- Instructions for the task: Search the material and gather each line with "hinge" in it.

- Data for this task:
**********

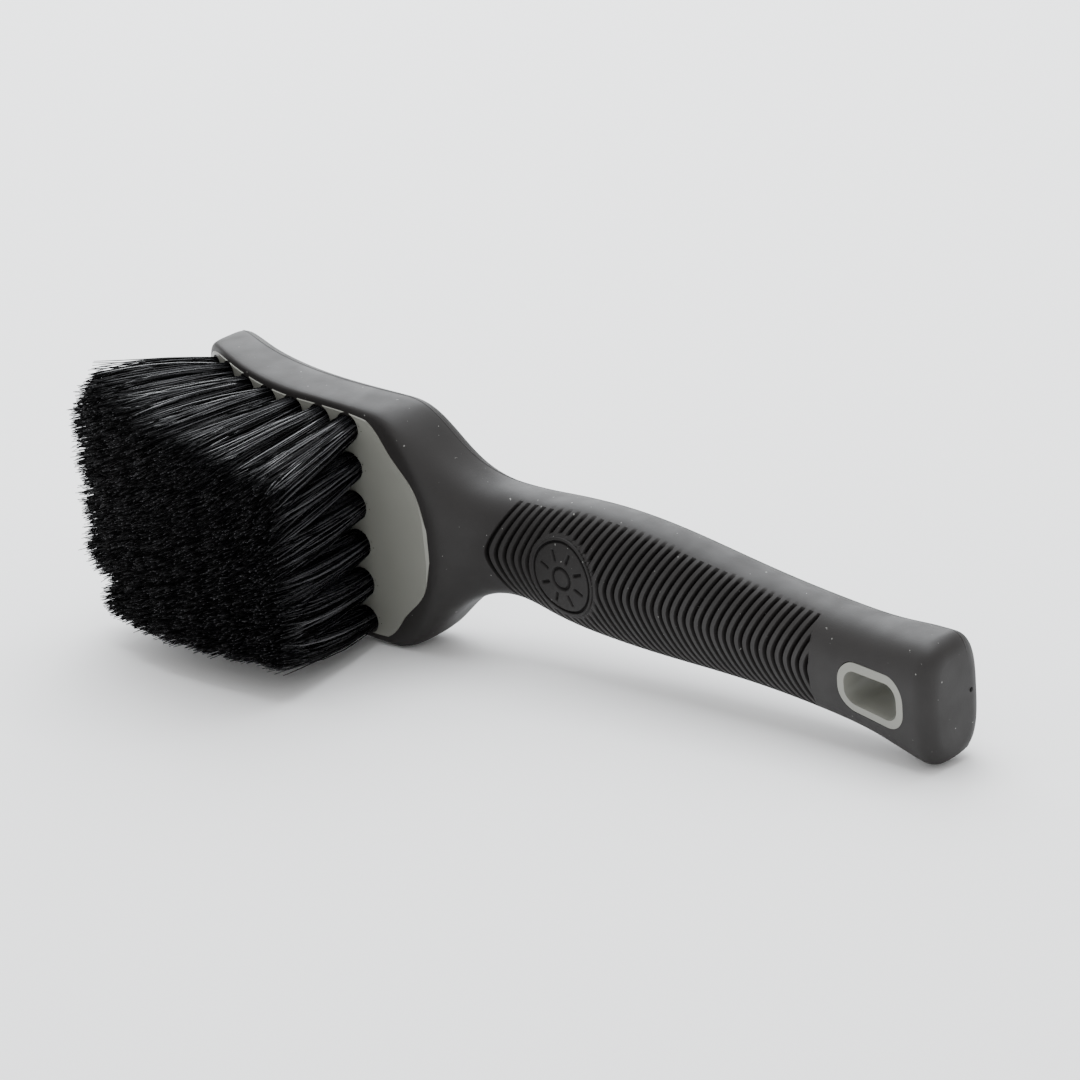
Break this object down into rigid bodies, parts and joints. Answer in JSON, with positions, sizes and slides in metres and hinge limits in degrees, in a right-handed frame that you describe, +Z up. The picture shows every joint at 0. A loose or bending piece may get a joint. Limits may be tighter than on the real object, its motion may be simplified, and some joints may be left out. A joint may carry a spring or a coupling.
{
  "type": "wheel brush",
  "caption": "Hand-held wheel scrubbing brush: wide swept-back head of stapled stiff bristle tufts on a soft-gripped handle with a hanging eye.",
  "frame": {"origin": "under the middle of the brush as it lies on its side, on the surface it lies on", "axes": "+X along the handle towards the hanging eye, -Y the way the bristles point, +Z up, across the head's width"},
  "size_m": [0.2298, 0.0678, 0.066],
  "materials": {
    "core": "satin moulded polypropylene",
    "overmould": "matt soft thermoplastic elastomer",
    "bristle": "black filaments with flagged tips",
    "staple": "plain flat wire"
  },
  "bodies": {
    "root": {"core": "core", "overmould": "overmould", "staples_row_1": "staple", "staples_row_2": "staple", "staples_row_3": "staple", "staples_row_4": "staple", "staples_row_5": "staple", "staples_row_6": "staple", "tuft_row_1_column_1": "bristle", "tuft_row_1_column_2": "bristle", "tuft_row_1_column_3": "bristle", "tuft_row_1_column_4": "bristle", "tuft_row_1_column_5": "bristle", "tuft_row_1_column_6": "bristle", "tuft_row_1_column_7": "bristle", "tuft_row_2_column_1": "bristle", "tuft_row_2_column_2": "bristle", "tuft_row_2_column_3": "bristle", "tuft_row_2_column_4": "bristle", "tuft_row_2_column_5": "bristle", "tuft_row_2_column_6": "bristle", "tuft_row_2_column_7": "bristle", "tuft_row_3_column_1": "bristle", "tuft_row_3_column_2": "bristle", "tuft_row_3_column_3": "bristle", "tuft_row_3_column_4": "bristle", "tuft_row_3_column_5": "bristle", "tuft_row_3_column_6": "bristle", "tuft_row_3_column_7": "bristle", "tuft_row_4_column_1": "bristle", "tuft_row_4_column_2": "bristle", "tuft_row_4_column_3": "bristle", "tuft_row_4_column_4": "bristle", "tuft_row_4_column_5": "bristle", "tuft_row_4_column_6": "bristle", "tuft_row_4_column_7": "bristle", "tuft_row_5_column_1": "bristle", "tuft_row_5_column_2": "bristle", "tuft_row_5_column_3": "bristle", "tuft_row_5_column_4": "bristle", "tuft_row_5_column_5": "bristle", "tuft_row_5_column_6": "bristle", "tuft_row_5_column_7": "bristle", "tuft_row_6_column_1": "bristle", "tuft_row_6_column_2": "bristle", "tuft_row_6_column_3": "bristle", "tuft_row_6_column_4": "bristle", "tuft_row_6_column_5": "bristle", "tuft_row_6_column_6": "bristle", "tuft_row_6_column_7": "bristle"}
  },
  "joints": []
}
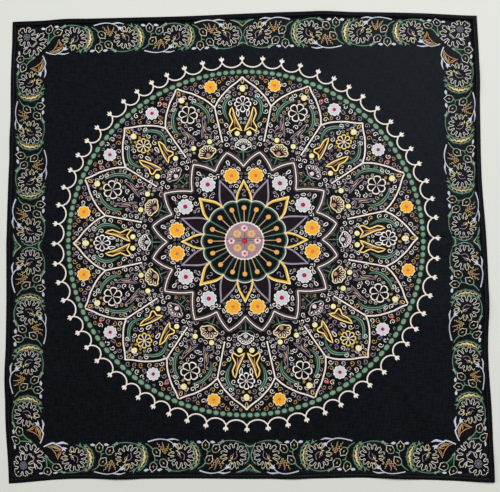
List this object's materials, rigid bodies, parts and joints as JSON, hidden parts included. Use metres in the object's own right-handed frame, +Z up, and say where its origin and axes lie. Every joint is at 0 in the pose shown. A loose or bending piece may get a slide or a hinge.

**********

- Answer to the problem:
Break this object down into rigid bodies, parts and joints. Answer in JSON, with positions, sizes and slides in metres and hinge limits in degrees, in a right-handed frame that you describe, +Z up. The picture shows every joint at 0. A loose or bending piece may get a joint. Limits may be tighter than on the real object, its motion may be simplified, and some joints may be left out. A joint may carry a spring or a coupling.
List this object's materials, rigid bodies, parts and joints as JSON, hidden parts included. Use metres in the object's own right-handed frame, +Z up, and say where its origin and axes lie. Every joint is at 0 in the pose shown. A loose or bending piece may get a slide or a hinge.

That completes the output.